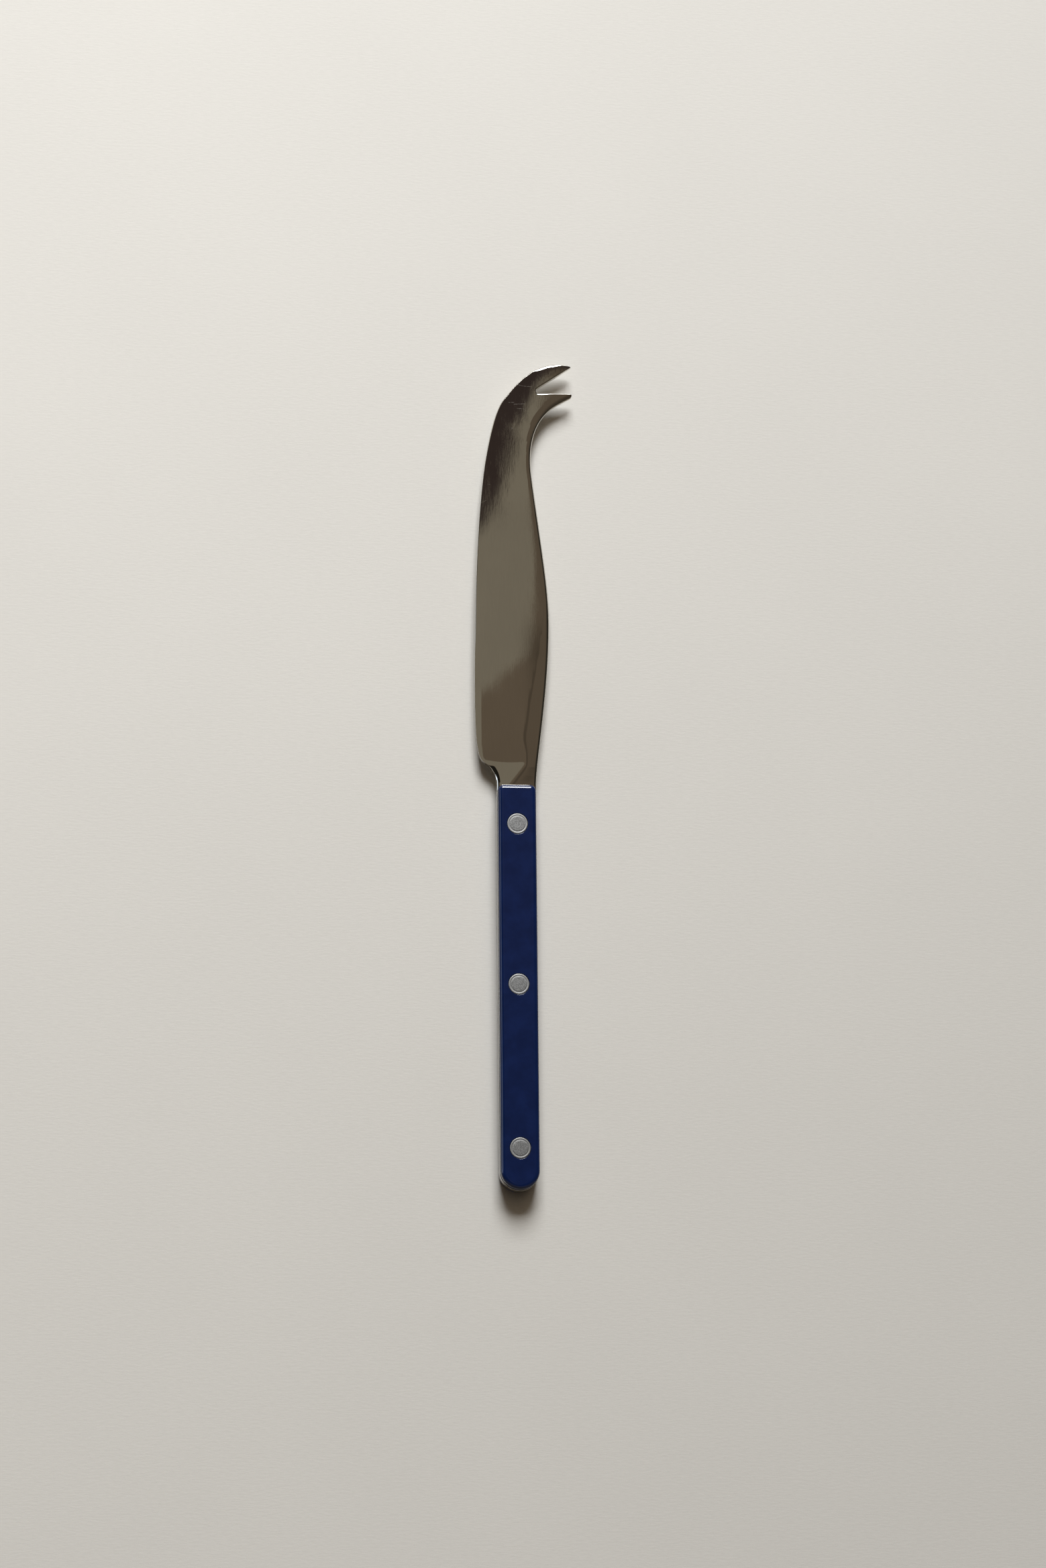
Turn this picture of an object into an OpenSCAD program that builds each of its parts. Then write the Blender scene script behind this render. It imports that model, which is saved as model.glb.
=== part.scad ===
// Cheese knife: a full-tang steel blade with a two-pronged fork tip, two handle scales and
// three two-part rivets. It lies flat on the back scale. +Y runs towards the tip, +X towards
// the spine and +Z out of the front face.

/* [Blade] */
// Length of the blade, from the front of the handle to the tip
blade_l = 126.3; // [110:0.1:150]
// Width of the blade, from the cutting edge to the spine, where it is widest
blade_w = 21.25; // [18:0.05:25]
// Length of the curved head, from the tip to where the spine starts to hollow
head_l = 34.8; // [30:0.1:42]
// Distance from the handle to the corner of the heel
choil_l = 8; // [6.5:0.1:10]
// How far the neck stands out beyond the tang on the spine side
neck_flare = 0.25; // [0:0.05:0.6]
// Thickness of the steel at the tips of the prongs
prong_t = 1.4; // [1:0.05:1.8]
// Thickness of the steel at the cutting edge
edge_t = 0.3; // [0.2:0.05:0.5]
// Width of the bevel ground along the cutting edge
bevel_w = 1.9; // [1:0.1:2.6]
// Thickness of the steel where the edge bevel meets the main face
bevel_t = 1.2; // [0.8:0.05:1.6]
// Width of the eased strip along the spine
ease_w = 1.4; // [0.8:0.1:2]
// Depth of the eased strip along the spine, on each face
ease_h = 0.22; // [0.1:0.02:0.3]

/* [Fork slot] */
// Depth of the slot, from the tip of the upper prong to the root
slot_l = 9.9; // [8:0.1:11]
// Angle between the inner edges of the two prongs, in degrees
slot_angle = 34.4; // [30:0.2:36]
// Radius at the root of the slot
slot_root_r = 0.8; // [0.6:0.05:1.1]

/* [Handle] */
// Length of the handle scales
handle_l = 113.6; // [95:0.1:130]
// Width of the handle scales
handle_w = 10.7; // [9.5:0.1:12.5]
// Thickness of each scale
scale_t = 2.9; // [2.4:0.1:4]
// Radius of the rounding along the outer edge of each scale
scale_edge_r = 1.0; // [0.4:0.1:1.4]
// Radius of the front corners of each scale, seen from above
front_corner_r = 1.6; // [1.5:0.1:3]

/* [Tang] */
// Thickness of the tang between the scales
tang_t = 2.4; // [2:0.1:3]
// How far the tang stands proud of the scales all round
tang_proud = 0.1; // [0:0.05:0.2]
// Length of the polished shoulder in front of the scales
shoulder_l = 0.85; // [0.4:0.05:1.2]
// Drop of the polished shoulder, on each face
shoulder_h = 0.28; // [0.1:0.02:0.4]

/* [Rivets] */
// Diameter of the rivet heads
rivet_d = 5.8; // [5:0.1:6.6]
// Thickness of the rivet heads
rivet_head_t = 1.15; // [0.9:0.05:1.4]
// Distance from each end of the handle to the nearest rivet
rivet_inset = 11.3; // [8:0.1:20]
// Outer diameter of the hollow stem
tube_d = 3.6; // [3.2:0.1:4.2]
// Diameter of the solid post
post_d = 2.2; // [1.8:0.1:2.6]
// Depth of each head below the face of its scale
rivet_sink = 0.05; // [0:0.01:0.1]
// Gap between a head and the wall of its seat
seat_clear = 0.06; // [0.03:0.01:0.1]
// Gap between a hollow stem and its holes
tube_clear = 0.08; // [0.05:0.01:0.15]
// Gap between a post and the bore of its stem
post_clear = 0.01; // [0:0.005:0.03]
// Width of the broken edge round each seat
seat_break = 0.15; // [0.05:0.05:0.3]
// Depth of the turned groove in each head
groove_h = 0.12; // [0.05:0.01:0.2]

/* [Hidden] */
RIVETS = 3;
$fn = 96;

// Overrun of every cut beyond the face that it opens
over = 1;
// Overrun of the ground faces beyond the outline on each side
side_over = 0.5;
// Play between the free end of a post or stem and what it points at
end_play = 0.3;
// Smallest half thickness left where an edge is rounded away
rim_half_t = 0.12;

// Straight steps in a short, a middling and a long curve of the outline, and round the butt
SHORT = 6;
MIDDLING = 10;
LONG = 14;
BUTT = 36;

tang_half_w = handle_w / 2 + tang_proud;
mid_z = tang_t / 2 + scale_t;
root_t = tang_t - 2 * shoulder_h;
body_l = blade_l - head_l;
edge_r = min(scale_edge_r, front_corner_r);

// The x of every outline point is a share of blade_w, counted from the handle's centreline.
// The y of a body point is a share of body_l from the handle, and the y of a head point is a
// share of head_l back from the tip. The y of a prong point is a share of head_l below the
// upper edge of the lower prong.
edge_x_share = -0.536;
edge_body_shares = [[-0.536, 0.295], [-0.536, 0.546], [-0.496, 0.852]];
edge_head_shares = [[-0.391, 0.931]];
curve_shares = [[-0.264, 0.38], [-0.139, 0.336], [-0.064, 0.274]];
crown_shares = [[0.176, 0.079], [0.413, 0], [0.602, 0]];
nose_shares = [[0.687, 0], [0.748, 0.006], [0.789, 0.018]];
upper_tip_shares = [[0.802, 0.0215], [0.802, 0.029], [0.789, 0.031]];
lower_tip_x_share = 0.811;
lower_tip_shares = [[0.815, 0.028], [0.782, 0.04]];
prong_back_shares = [[0.687, 0.073], [0.588, 0.104], [0.508, 0.145]];
hollow_shares = [[0.252, 0.546], [0.212, 0.775], [0.256, 1]];
spine_shares = [[0.381, 0.759], [0.464, 0.647], [0.464, 0.541]];
belly_share = [0.464, 0.317];
flare_shares = [0.013, 0.103];
// Neck and heel points: x as a share of the step from the tang to the cutting edge, y as a
// share of choil_l
neck_shares = [[0, 0], [0, 0.215], [-0.015, 0.516], [0.41, 0.794]];
heel_shares = [[0.75, 1.01], [1, 0.82]];
// Point that the cross-sections of the head fan out from
pivot_shares = [0.847, 0.871];

edge_x = edge_x_share * blade_w;
neck_step = -edge_x - tang_half_w;

function body_pt(s) = [s.x * blade_w, s.y * body_l];
function head_pt(s) = [s.x * blade_w, blade_l - s.y * head_l];
function neck_pt(s) = [-tang_half_w - s.x * neck_step, s.y * choil_l];

// A cubic curve through four control points, without its last point
function curve(a, b, c, d, n) = [for (i = [0:n - 1]) let (t = i / n, u = 1 - t)
    u * u * u * a + 3 * u * u * t * b + 3 * u * t * t * c + t * t * t * d];

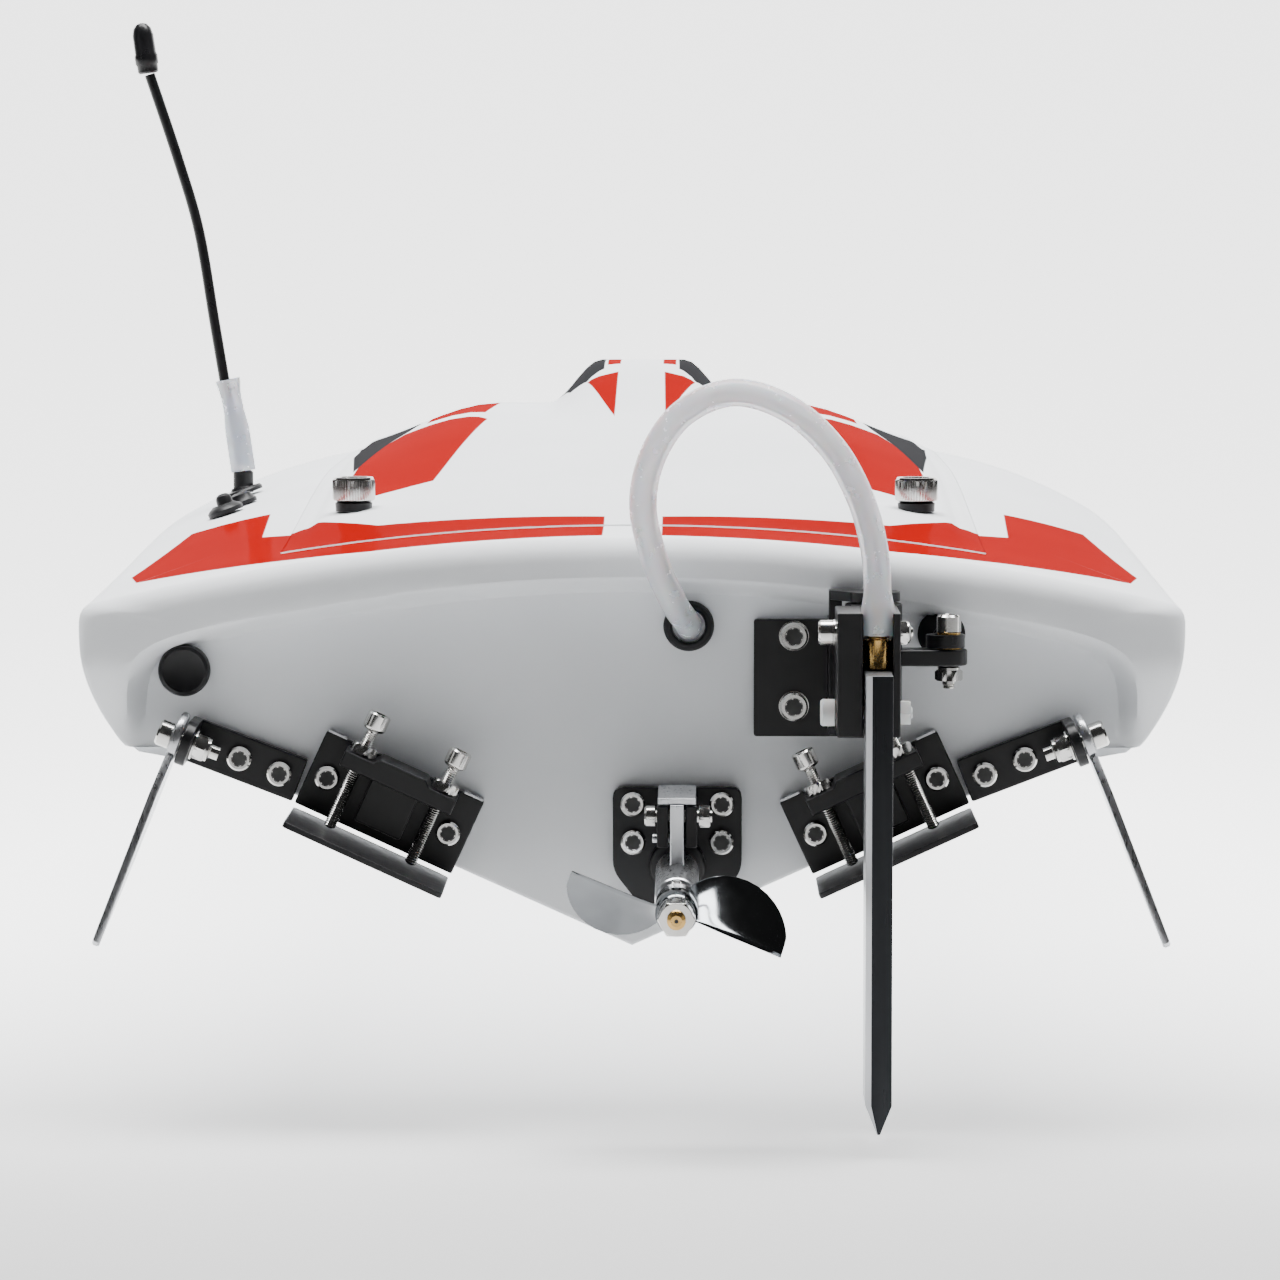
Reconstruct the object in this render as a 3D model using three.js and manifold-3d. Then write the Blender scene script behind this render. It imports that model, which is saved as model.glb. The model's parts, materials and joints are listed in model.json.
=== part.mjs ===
// Radio controlled deep-V racing boat, seen best from its stern.
// Units are millimetres. +X is starboard, +Y is the bow and +Z is up.
// The origin is on the keel line at the foot of the transom.
import * as THREE from 'three';
import { mergeVertices } from 'three/addons/utils/BufferGeometryUtils.js';
import Module from 'manifold-3d';

const wasm = await Module();
wasm.setup();

// ---- driving dimensions -------------------------------------------------
const GAP = 0.3; // clearance between touching pieces
const SEAT = 1; // room for the gasket under the deck and the hatch
const LENGTH = 800; // bow tip, measured from the transom
const HALF_BEAM = 121; // widest half width at the sheer
const OVERHANG = 12; // deck and topsides reach this far aft of the transom
const WALL = 2.5; // thickness of the moulded shells
const DEADRISE = 24.6; // slope of the V bottom, degrees
const CHINE_Z = 44; // height of the chine at the stern
const SHEER_Z = 75; // height of the deck edge at the stern
const HATCH = { aft: 22, front: 500, halfWidth: 79, frontHalfWidth: 52, skin: 1.8 };
const OPENING = { aft: 85, front: 440, halfWidth: 58, corner: 14 };
const SHAFT = { x: 10, z: 18.5, tilt: 4, radius: 2 };
const PROP = { radius: 24, hub: 4.5, aft: -58, fore: -46, lead: 9.5, thick: 0.9 };
const PIN = { x: 52.5, y: -20 }; // vertical axis of the rudder
const BLADE = { thick: 5.6, aft: -62, fore: -36, top: 65.3, bottom: -33 };
const TILLER = { radius: 16.3, z: 64, thick: 3.6 };
const ROD = { x: 68.04, z: 69.3, radius: 1.1 };
const SERVO_Y = 70; // the servo's output axis lies this far ahead of the transom
const TAB = { x: 57.3, z: 23.7, half: 19, height: 18, chord: 30, screw: 9.7 };
const FIN = { x: 85.2, z: 41.5, tilt: 21, half: 14, height: 10, length: 47 };
const ANTENNA = { x: -99.4, y: 170 };
const SWITCH = { x: -100.5, y: 131 };
const DRAIN = { x: -98.5, z: 61.2, radius: 5.7 };
const GROMMET = { x: 12.5, z: 71, radius: 5.6 };
const HOSE = { radius: 3, sides: 8, steps: 48 };
const THUMB = { x: 65, y: 62, radius: 4.9, height: 6.4 };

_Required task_
Begin at the top of the records above and quote each line exactly, ending with the line that contains "the front face.".

_Complete answer_
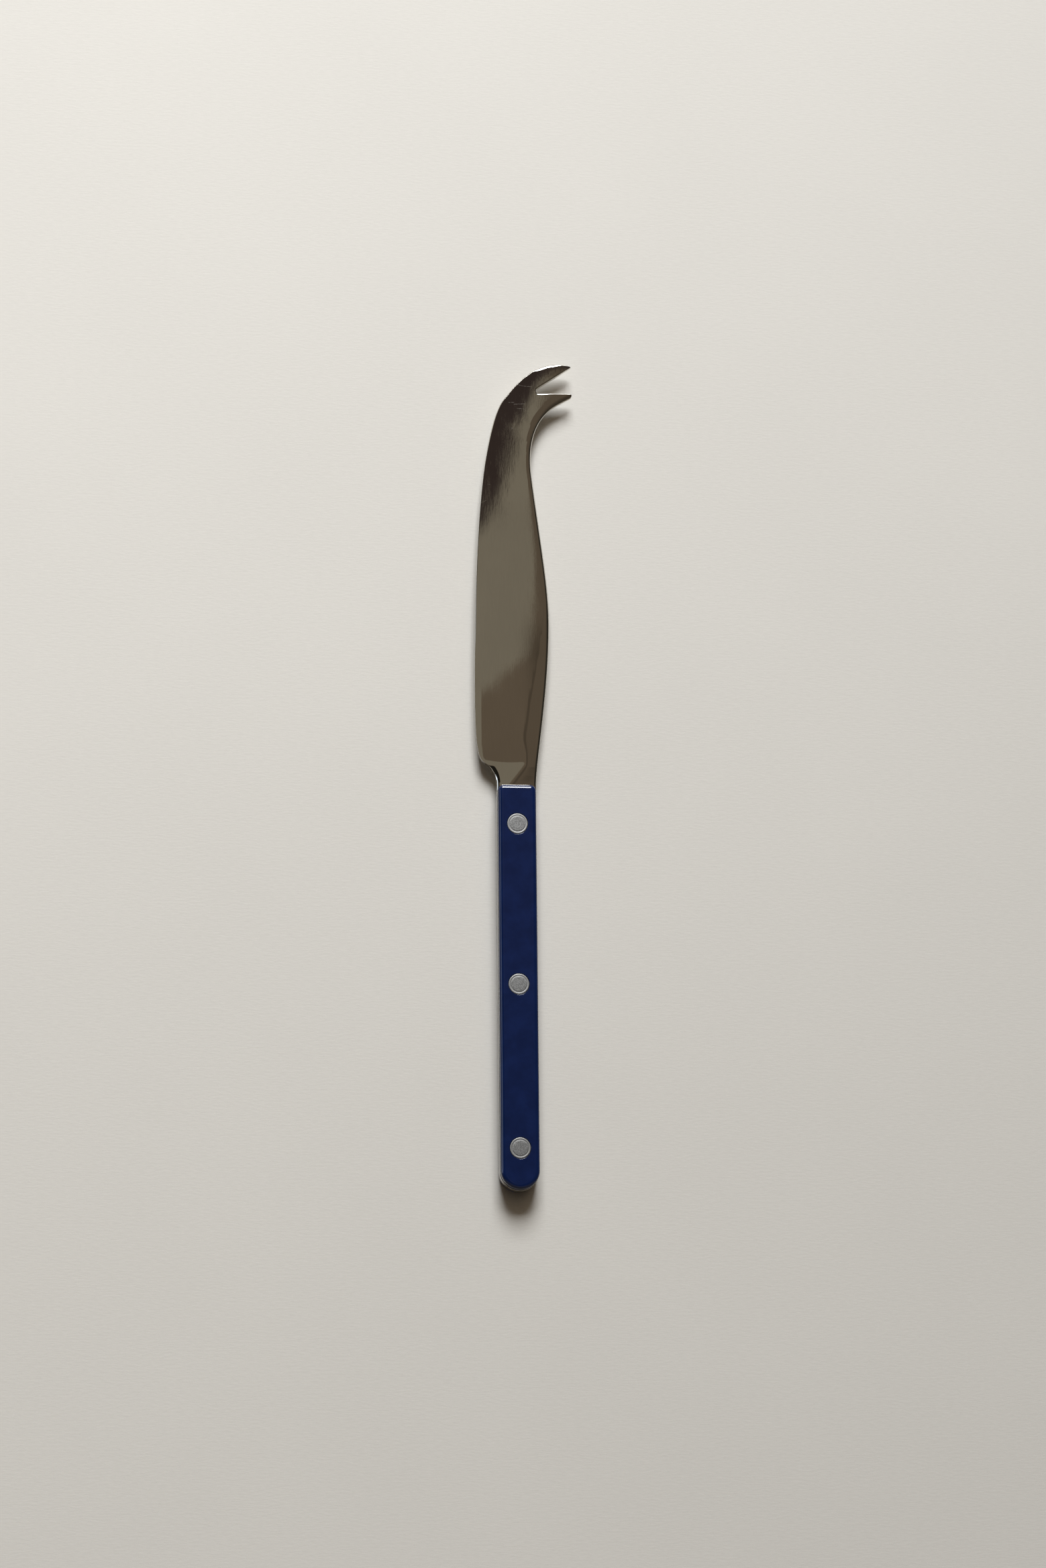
Turn this picture of an object into an OpenSCAD program that builds each of its parts. Then write the Blender scene script behind this render. It imports that model, which is saved as model.glb.
=== part.scad ===
// Cheese knife: a full-tang steel blade with a two-pronged fork tip, two handle scales and
// three two-part rivets. It lies flat on the back scale. +Y runs towards the tip, +X towards
// the spine and +Z out of the front face.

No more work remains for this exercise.